5. FOREIGN SHAREHOLDERS

   Any shareholder resident outside the Republic of South Africa ("foreign
   shareholder") who receives the rights offer circular and/or a form of instruction,
   should obtain advice as to whether any governmental and/or any other legal consent
   is required and/or any other formality must be observed to enable such shareholder
   to exercise its allocation rights and subscribe for rights offer shares.

   The rights offer does not constitute an offer in any jurisdiction in which it is
   illegal to make such an offer and the rights offer circular and form of instruction
   should not be forwarded or transmitted by recipients thereof to any person in any
   territory other than where it is lawful to make such an offer.

   Foreign shareholders should consult their professional advisers to determine whether
   any governmental or other consents are required or other formalities need to be
   observed to allow them to take up the rights offer, or trade their letters of
   allocation. Shareholders holding Capitec shares on behalf of persons who are foreign
   shareholders are responsible for ensuring that taking up the rights offer, or
   trading in their letters of allocation, do not breach regulations in the relevant
   overseas jurisdictions.

   To the extent that foreign shareholders are not entitled to participate in the
   rights offer as a result of the aforementioned restrictions, the letters of
   allocation that would have been issued to such shareholder shall be treated as
   having lapsed.

   See "Item 11. Important Information" below for additional details.

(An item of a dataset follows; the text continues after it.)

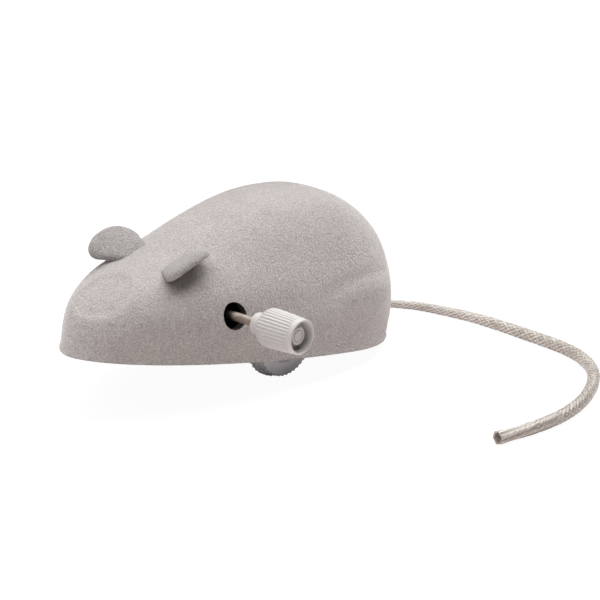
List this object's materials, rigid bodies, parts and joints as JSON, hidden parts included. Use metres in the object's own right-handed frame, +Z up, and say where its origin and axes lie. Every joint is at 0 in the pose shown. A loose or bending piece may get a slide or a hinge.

6. PRO FORMA FINANCIAL EFFECTS OF THE RIGHTS OFFER

   The unaudited pro forma financial effects of the rights offer will be included in
   the rights offer finalisation announcement which will be announced on or about
   Friday, 5 October 2012.

7. SALIENT DATES AND TIMES


    Last day to trade in Capitec shares in order to
    settle trades by the record date for the rights offer
    and to qualify to participate in the rights offer on 	Friday, 12 October 2012

    Capitec shares commence trading ex-allocation rights
    on the JSE at 09:00 on                                      Monday, 15 October 2012

    Listing of and trading in the letters of allocation
    commences at 09:00 on                                       Monday, 15 October 2012

    Record date for purposes of determining the Capitec
    qualifying shareholders entitled to participate in
    the rights offer at the close of business on            	Friday, 19 October 2012

    Rights offer circular and, where applicable, form of
    instruction posted to qualifying shareholders on        	Monday, 22 October 2012

    Rights offer opens at 09:00 on                          	Monday, 22 October 2012

    Qualifying dematerialised shareholders will have
    their securities accounts at their CSDP or broker
    automatically credited with their letters of
    allocation on (see note 3)                                  Monday, 22 October  2012


    Qualifying certificated shareholders will have their
    letters of allocation credited to an electronic
    register at the company's transfer secretaries,
    Computershare Investor Services ("transfer
    secretaries") on                                       	Monday, 22 October 2012


    Last day to trade ("LDT") in letters of allocation in
    order to settle trades by the closing date for the
    rights offer and participate in the rights offer at
    the close of business on                                    Friday, 2 November 2012

    Last day for form of instruction to be lodged with
    the transfer secretaries by qualifying
    certificated shareholders wishing to sell and trade
    all or part of their letters of allocation on the JSE
    by 12:00 on                                             	Friday, 2 November 2012

    Listing and trading of rights offer shares commences
    on the JSE at 09:00 on                                       Monday, 5 November 2012

    Record date for letters of allocation on                   Friday, 9 November 2012

    Rights offer closes ­ Last day for form of
    instruction and cheque or banker's draft to be lodged
    with the transfer secretaries by qualifying
    certificated shareholders wishing to renounce their
    letters of allocation or exercise their allocation
    rights by 12:00 on (see note 2)                            Friday, 9 November 2012


    CSDP/broker securities accounts credited with rights
    offer shares and debited with any payments due in
    respect of qualifying dematerialised shareholders'
    rights offer shares on                                    Monday, 12 November 2012


    Share certificates evidencing rights offer shares
    issued to qualifying certificated shareholders on or
    about                                                     Monday, 12 November 2012

    Results of rights offer announced on SENS on              Monday, 12 November 2012

    Results of rights offer published in the press on        Tuesday, 13 November 2012


	Notes:

	1.  All times referred to in the announcement are local times in South Africa.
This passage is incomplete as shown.